The amount of taxable income of a notified foreign investor is equal to the assessable income attributed to the investor. The items credit for fees and expenses are treated as zero for the purposes of the calculation of attributed amounts.

Expenses and tax credits are still attributed across all investors in the class including notified foreign investors. For the purposes of the tax calculation the notified foreign investors are treated as if they were a separate class.

The taxable income of the notified foreign investor class is equal to the assessable income attributed to each notified foreign investor.

The legislation sets out how and at what stage of the calculation process expenses/losses are denied. However it is recognised that PIEs operate differing systems so provided the tax calculation is correct then the timing of the denial of the deductions may alter.
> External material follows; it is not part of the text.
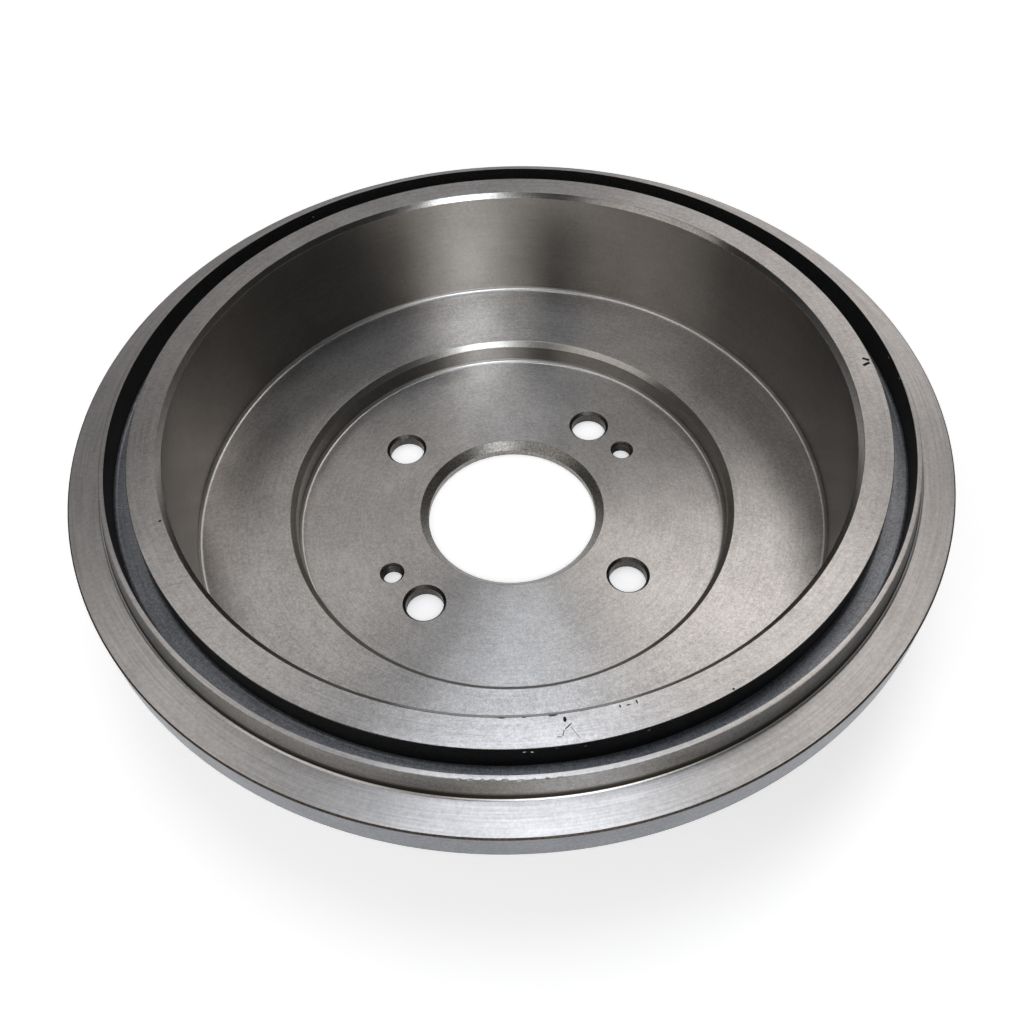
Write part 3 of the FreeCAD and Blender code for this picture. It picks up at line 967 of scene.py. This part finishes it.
# %% Thread
THREAD_TURNS = 3
THREAD_STEPS = 48
TOOTH_HEIGHT = 1.0
CREST_FROM, CREST_TO = 0.42, 0.58
SUNK_IN = 0.04


def thread(name, place):
    """The ridge of a tapped hole, wound up from near the wheel face."""
    bottom = (PLATE - THREAD_PITCH * THREAD_TURNS - TOOTH_HEIGHT) / 2
    root, crest = THREAD_DEPTH_RADIUS + SUNK_IN, JACK_HOLE
    tooth = [(root, bottom), (root, bottom + TOOTH_HEIGHT),
             (crest, bottom + CREST_FROM), (crest, bottom + CREST_TO)]
    bpy.ops.object.select_all(action="DESELECT")
    bpy.ops.mesh.primitive_plane_add(size=1 * MM)
    ridge = bpy.context.object
    ridge.name = name
    corners = sorted(ridge.data.vertices, key=lambda vertex: (vertex.co.x, vertex.co.y))
    for vertex, (across, up) in zip(corners, tooth):
        vertex.co = Vector((across, 0, up)) * MM
    bpy.ops.object.mode_set(mode="EDIT")
    bpy.ops.mesh.delete(type="ONLY_FACE")
    bpy.ops.object.mode_set(mode="OBJECT")
    winding = ridge.modifiers.new("winding", "SCREW")
    winding.screw_offset = THREAD_PITCH * MM
    winding.iterations = THREAD_TURNS
    winding.steps = winding.render_steps = THREAD_STEPS
    winding.use_smooth_shade = True
    bpy.ops.object.modifier_apply(modifier=winding.name)
    bpy.ops.object.mode_set(mode="EDIT")
    bpy.ops.mesh.select_mode(type="EDGE")
    bpy.ops.mesh.select_all(action="DESELECT")
    bpy.ops.mesh.select_non_manifold()
    bpy.ops.mesh.edge_face_add()
    bpy.ops.mesh.select_all(action="SELECT")
    bpy.ops.mesh.normals_make_consistent(inside=False)
    bpy.ops.object.mode_set(mode="OBJECT")
    ridge.location = Vector((*place, 0)) * MM
    bpy.ops.object.transform_apply(location=True, rotation=False, scale=False)
    bpy.ops.object.shade_smooth_by_angle(angle=SMOOTH_UNDER)
    ridge.data.materials.append(drilling)
    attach(ridge, "root")
    return ridge


for name, angle in zip(("jack_thread_front", "jack_thread_back"), JACK_ANGLES):
    ridge = thread(name, on_stud_circle(angle))
    mesh = bmesh.new()
    mesh.from_mesh(ridge.data)
    open_edges = sum(not edge.is_manifold for edge in mesh.edges)
    print(name, len(mesh.faces), "faces, open edges:", open_edges)
    mesh.free()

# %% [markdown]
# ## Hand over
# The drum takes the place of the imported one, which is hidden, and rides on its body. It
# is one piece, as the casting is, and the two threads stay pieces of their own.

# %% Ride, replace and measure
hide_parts("brake_drum")
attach(drum, "root")
triangles = sum(len(face.vertices) - 2 for face in drum.data.polygons)
print("triangles:", triangles)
The following examples demonstrate this:

Description Standard Alternative
Gross income attributed
$1,000
$1,000
Expenses attributed
$50
$50
Expenses claimed
$0
$50
Assessable income
$1,000
$950
Expenses added back
$0
$50
Taxable income
$1,000
$1,000

The legislation is not intended to prescribe how a foreign investment PIE calculates the correct result, provided the end result is same result that would be achieved by applying the notified foreign investor tax calculation provisions.

The foreign investment PIE may have specific classes that only hold notified foreign investors, in which case the normal class requirements must be meet. Where the notified foreign investors are merely treated as if they are a separate class they do not need to meet the normal class requirements, e.g. minimum 20 members.

Attributed losses

Where an investor, other than a notified foreign investor taxed at a positive rate 10.5%, 17.5% or 28% in a quarterly or exit MRP has an investor attributed loss, the MRP has a tax credit. The MRP then attributes the credit to the investor by adjusting the investor's interest, or making a distribution.

The investor attributed income or loss for an investor taxed at a zero rate in a quarterly or exit MRP is included in the investor's tax return and tax is calculated at their marginal rate, in the income year that includes the end of the MRP's income year.